Dozens of performers, including drum circles, magicians and rock bands, will help Beverly count down the New Year.
But there’s a good chance that Spiral Glyphics and Eternal Lotus Fire Collective, with their burning, swirling fire toys, will be among the most visible.
And although Grosvenor is confident, given the precautions her group takes, that no one will get hurt on Monday night, she doesn’t deny the risks in fire performance.
“Fire breathing is one of the most dangerous forms,” Grosvenor said. “One of the best places where most people practice is in the shower, because you want a mist rather than a fine stream.”
As they work on spitting, fire-breathers also address their body English.
“There are methods of how you hold your body so you get out of the way of the fire,” she said. “You practice with non-fuel to get your body motions correct.”

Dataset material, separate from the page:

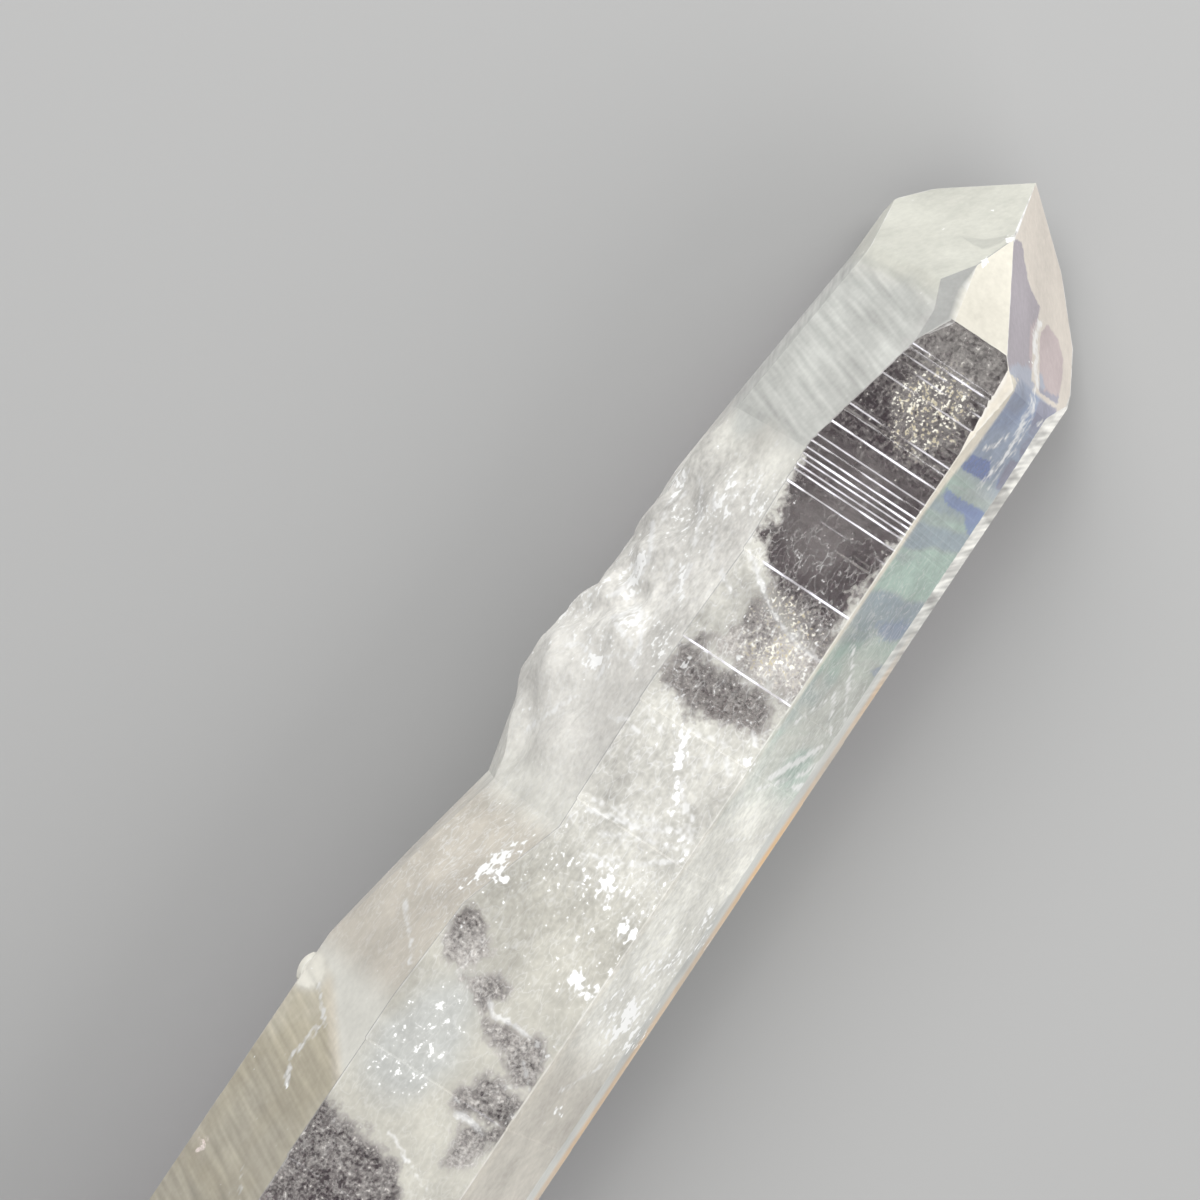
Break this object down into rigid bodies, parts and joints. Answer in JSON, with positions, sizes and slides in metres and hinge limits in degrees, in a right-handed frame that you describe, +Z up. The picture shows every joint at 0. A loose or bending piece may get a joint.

Spiral Glyphics has been together for around three years, with a membership that currently numbers seven, but has included as many as 15 members, Grosvenor said. Most of the members went to high school on the North Shore and are between 20 and 26 years old.
The group appeared at Lynch Park, at Beverly Homecoming in 2011, in a two-hour performance called “Midsummer Night of Fire,” Grosvenor said.
“That was one of my favorite performances,” she said. “We were granted some money from the Cultural Council.”
Grosvenor, who recently graduated from Montserrat College of Art and now works at the school, does not breathe fire.